I read Matthew Todd because his is a necessary voice. When ‘gay pride’ becomes a means of living in false positives and denial of the obvious – that the experience of socialisation in cultures that marginalises (malignly or benignly) difference is psychologically harmful – then it is not ‘pride’ in self but ‘abandonment’ of self.

The gay movement as I experienced it sometimes marginalised any association between being gay and mental and emotional distress as a means of fighting a large beast – the notion that being LGBTQ in itself was a psychiatric condition. Psychiatry has a poor history in its subservience to ‘norms’. To some extent it can’t exist, of course without them: its bible, the DSM, needs its full title, Diagnostic and Statistical Manual, – the notion of statistical norms is equivalent there to ‘diagnosis’.

Matthew Todd from his own and others experience quietly but significantly reminds us that hate and neglect and lack of recognition or self-identification have psychological consequences and that sometimes we have a choice, once we recognise that hurt, to combat it by any means we have of recovery. But Todd follows  the Ruby Wax line to ‘self-help’ and his book becomes in its second half a rather interesting  example of a ‘survivor’s’ self-help book.

It is interesting because it deliberately side-lines approaches built entirely on ‘positive gay identity’ (Alderson 2002 Breaking Out, for instance) to return to the Jungian 12-steps approach associated with Alcoholics Anonymous, where we hit ‘rock-bottom’ before we accept that we need help – spiritual help / a ‘higher power’ (however that is glossed) to guide us. There is no doubt evidence that that works for some people, just as there is for CBT or mindfulness.

For me all of these approaches are useful and, if they save one person from unnecessary distress, they are worthy, but they aren’t the whole story, because they trade in the contemporary notion that to ‘be happy’ is the only meaningful goal of existence.

That is why I remembered Olivia Laing, a writer who might be thought to revel in the opposites of ‘happiness’, with books on Virginia Woolf’s suicide and the river that facilitated it, alcoholic gay and straight male writers and this latest and greatest celebration of the complexity of being different (The Lonely City). Laing does not ask us to like the people whose stories she narrates (I can’t imagine anyone liking Henry Darger for instance) but it does demand our respect for the ‘awfully big adventure’ of life and death.
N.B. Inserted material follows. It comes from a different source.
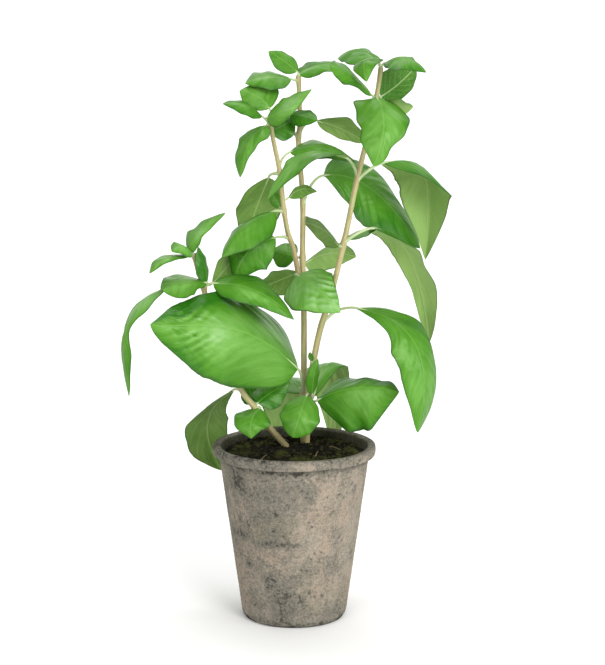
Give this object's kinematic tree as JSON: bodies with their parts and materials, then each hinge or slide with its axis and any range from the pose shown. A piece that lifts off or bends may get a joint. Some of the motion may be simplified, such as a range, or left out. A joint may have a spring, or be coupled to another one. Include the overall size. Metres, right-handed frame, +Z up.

And along the way you confront true heroes like David Wojnarowicz.

Life distorted by harm and abuse is still life and still, if you look closely enough, bears meaning and significance and great beauty. There is no doubt that, given a chance, no-one would want anyone to live as Henry Darger did and no-one, I truly feel, can really feel that his paintings of child abuse are to celebrated but you bless Olivia Laing for seeking (and finding) meaning in the most abject states of being and self-denial – whether in celebrated forms (like Andy Warhol) or one you sometimes wonder whose memorials might have been more ‘happily’ left in a New York ‘dumpster’, where Darger’s paintings of ritual child-slaughter were found.

But this passage is worth 10 books of the like of the second half of Matthew Todd’s[1]:

You can’t think about people like Darger … without thinking too about the damage society wreaks upon individuals: the role structures like families and schools and governments play in any single person’s experience of isolation. It’s not only factually incorrect to assume mental illness can entirely explain Darger: it’s also morally wrong, an act of cruelty as well as misreading. (p. 165)

This is writing that lives in a world still defined ethically and by significance not passing mood. A world we see in her beautiful aside about Owen Jones’ experience in a lovely article – read it if you can’t or won’t read her book – in The Guardian Saturday 18 June 2016, p.5. That article contains every point of political and personal importance made by Todd, without the higher power conversion material. Life means – and it means ‘awfully’ (thanks to J.M. Barrie via Beryl Bainbridge).



[1] Or even the otherwise glorious, Ruby Wax – a truly comic hero ruined by Oxford University Cognitive Behavioural / Mindfulness syndrome fashion builders.